__Source excerpt__.

** START **

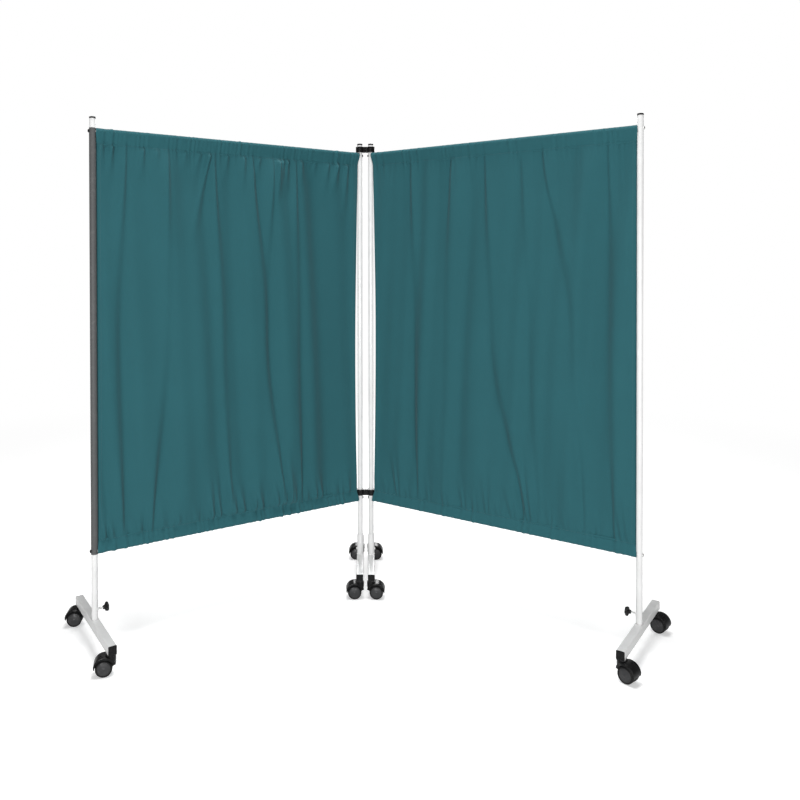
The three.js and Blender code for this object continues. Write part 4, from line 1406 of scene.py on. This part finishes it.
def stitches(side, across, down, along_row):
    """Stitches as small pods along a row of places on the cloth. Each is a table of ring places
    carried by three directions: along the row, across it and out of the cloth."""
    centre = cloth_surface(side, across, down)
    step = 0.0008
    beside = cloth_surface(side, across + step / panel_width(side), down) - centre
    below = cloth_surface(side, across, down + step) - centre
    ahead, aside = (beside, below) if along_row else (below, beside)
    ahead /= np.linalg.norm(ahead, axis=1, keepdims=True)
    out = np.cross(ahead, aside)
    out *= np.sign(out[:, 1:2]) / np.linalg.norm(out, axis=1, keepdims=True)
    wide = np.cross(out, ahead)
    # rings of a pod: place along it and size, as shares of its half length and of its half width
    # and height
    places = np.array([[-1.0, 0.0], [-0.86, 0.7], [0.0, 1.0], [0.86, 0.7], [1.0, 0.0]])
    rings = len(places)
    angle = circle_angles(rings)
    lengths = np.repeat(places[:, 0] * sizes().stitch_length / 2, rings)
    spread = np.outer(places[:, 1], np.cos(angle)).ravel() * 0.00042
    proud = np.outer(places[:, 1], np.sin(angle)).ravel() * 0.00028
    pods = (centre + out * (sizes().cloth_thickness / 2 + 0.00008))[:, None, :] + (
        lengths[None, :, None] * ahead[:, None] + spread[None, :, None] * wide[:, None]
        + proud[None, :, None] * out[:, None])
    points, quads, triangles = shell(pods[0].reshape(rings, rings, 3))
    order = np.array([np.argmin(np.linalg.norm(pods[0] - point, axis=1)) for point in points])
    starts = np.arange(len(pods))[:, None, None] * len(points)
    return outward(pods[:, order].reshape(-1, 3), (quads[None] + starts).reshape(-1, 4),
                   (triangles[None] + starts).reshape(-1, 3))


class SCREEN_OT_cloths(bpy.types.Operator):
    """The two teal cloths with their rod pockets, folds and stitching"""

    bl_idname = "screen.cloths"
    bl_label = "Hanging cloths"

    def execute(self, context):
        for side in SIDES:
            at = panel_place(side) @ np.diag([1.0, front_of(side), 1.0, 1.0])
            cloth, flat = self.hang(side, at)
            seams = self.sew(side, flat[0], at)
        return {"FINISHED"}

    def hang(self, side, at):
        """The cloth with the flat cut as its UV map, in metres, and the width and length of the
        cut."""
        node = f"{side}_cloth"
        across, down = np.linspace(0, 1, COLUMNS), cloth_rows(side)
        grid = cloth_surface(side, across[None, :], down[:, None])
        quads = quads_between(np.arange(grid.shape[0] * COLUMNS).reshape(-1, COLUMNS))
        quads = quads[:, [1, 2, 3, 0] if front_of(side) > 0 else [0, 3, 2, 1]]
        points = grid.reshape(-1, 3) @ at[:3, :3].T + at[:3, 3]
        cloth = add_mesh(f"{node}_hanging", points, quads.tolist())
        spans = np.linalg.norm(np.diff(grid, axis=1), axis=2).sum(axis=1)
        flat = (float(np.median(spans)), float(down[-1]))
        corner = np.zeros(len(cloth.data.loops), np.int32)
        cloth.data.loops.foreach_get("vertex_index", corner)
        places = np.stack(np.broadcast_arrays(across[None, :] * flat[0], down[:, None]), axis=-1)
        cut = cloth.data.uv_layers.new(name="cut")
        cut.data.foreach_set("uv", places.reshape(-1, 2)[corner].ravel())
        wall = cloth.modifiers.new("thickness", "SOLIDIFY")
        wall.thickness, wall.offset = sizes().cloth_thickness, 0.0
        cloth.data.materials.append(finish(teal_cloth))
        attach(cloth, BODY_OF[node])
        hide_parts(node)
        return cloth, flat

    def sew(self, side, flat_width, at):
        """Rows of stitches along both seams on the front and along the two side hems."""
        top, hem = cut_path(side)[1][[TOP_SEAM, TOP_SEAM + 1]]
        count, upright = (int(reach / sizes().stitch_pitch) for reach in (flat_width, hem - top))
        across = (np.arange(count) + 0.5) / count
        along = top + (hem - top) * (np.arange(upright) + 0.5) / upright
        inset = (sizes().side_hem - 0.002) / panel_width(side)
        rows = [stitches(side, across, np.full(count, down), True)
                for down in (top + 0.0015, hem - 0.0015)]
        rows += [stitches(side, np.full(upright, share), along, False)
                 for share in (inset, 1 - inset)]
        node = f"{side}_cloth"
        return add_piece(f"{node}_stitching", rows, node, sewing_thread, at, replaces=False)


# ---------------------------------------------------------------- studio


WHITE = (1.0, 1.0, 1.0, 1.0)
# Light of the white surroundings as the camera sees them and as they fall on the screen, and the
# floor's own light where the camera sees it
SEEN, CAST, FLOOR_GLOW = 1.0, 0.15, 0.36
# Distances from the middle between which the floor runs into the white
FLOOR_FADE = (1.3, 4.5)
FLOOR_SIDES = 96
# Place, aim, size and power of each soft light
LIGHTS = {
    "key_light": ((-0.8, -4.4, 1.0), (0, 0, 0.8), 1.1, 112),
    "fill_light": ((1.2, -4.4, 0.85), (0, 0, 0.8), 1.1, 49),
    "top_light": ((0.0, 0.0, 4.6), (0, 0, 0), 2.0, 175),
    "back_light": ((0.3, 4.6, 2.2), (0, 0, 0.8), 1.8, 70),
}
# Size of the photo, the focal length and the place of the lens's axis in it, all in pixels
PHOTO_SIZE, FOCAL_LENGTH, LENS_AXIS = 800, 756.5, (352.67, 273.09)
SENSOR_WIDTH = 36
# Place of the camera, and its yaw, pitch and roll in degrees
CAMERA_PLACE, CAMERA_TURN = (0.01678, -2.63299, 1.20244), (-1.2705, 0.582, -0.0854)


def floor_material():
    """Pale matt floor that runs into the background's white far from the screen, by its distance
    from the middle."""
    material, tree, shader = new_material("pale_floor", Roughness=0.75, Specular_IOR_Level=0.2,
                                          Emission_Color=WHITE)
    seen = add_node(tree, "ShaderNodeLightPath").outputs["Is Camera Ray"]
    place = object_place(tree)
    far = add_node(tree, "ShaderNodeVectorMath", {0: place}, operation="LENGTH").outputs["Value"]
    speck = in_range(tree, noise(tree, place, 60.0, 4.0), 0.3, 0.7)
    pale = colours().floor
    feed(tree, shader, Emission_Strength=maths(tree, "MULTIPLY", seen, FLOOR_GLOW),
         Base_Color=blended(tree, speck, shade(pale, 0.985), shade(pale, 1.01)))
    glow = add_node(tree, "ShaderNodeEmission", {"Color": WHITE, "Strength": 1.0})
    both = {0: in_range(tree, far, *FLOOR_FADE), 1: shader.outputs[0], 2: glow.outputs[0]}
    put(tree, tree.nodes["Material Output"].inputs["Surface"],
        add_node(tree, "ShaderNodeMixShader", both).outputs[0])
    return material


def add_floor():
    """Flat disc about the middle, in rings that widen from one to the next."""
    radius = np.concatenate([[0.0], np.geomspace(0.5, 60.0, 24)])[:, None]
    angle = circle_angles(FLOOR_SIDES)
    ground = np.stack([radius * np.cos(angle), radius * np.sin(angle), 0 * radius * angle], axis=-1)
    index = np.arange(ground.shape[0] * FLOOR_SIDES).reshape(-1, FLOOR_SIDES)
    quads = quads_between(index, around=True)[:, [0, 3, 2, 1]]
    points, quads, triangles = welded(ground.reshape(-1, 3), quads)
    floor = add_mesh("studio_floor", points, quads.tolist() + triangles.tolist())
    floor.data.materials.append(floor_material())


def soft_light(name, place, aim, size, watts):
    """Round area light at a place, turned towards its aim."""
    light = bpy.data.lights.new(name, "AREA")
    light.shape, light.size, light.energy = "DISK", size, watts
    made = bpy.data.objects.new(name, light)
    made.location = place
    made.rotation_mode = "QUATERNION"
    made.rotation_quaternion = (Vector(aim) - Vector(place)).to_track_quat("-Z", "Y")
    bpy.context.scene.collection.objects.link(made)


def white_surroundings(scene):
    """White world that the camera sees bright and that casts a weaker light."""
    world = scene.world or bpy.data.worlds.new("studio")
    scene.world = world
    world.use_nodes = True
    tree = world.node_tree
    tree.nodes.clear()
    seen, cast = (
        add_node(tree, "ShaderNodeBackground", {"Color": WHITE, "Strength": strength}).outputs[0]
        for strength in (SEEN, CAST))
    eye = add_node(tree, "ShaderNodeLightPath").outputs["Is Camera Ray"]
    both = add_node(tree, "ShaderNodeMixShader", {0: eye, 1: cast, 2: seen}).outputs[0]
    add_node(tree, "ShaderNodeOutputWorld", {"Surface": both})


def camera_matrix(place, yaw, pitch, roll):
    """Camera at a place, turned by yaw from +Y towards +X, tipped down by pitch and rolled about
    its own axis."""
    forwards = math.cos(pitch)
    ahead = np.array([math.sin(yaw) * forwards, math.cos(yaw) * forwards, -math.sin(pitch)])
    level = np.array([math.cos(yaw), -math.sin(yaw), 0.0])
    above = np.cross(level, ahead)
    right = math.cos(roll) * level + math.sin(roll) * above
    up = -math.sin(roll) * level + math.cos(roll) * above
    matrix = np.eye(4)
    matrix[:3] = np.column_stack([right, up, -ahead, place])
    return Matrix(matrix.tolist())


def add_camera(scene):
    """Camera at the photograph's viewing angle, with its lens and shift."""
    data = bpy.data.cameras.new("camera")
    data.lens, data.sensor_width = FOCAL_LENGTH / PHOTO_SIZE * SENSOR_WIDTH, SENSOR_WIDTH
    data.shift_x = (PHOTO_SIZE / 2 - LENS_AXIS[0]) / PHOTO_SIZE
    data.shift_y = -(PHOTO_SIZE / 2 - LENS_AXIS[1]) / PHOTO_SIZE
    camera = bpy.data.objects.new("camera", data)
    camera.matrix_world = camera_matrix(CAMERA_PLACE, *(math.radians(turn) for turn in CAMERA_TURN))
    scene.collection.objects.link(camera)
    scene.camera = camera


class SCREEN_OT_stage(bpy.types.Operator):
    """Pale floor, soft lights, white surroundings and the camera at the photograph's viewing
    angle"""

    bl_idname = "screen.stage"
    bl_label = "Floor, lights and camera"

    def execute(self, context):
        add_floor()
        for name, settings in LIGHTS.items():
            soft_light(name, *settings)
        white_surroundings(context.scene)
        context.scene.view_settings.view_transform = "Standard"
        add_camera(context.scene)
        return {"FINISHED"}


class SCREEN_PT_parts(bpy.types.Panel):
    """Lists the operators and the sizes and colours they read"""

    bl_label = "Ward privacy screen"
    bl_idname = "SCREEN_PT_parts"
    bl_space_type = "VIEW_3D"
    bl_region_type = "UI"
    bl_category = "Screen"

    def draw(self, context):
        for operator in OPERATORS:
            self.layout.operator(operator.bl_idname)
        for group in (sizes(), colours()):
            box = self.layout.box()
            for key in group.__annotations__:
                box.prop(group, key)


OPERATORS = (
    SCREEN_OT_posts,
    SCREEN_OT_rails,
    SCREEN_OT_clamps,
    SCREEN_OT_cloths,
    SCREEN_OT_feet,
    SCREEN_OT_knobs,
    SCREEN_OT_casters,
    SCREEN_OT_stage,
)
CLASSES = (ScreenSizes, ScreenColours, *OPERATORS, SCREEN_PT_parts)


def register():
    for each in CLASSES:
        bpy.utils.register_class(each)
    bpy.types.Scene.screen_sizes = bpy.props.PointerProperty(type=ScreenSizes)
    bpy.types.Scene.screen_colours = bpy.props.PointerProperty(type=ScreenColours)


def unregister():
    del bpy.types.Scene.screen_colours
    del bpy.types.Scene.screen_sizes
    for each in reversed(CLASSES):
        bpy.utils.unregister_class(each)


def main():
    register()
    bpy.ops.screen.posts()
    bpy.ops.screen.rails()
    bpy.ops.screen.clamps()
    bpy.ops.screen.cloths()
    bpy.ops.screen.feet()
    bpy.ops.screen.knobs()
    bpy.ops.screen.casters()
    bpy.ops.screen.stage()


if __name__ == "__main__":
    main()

** END **

__Written problem__.
Begin with the line containing "attach(cloth, BODY_OF[node])" and end with the line containing "return cloth, flat"; repeat every line from start to finish exactly, and nothing outside them.

__Answer__.
        attach(cloth, BODY_OF[node])
        hide_parts(node)
        return cloth, flat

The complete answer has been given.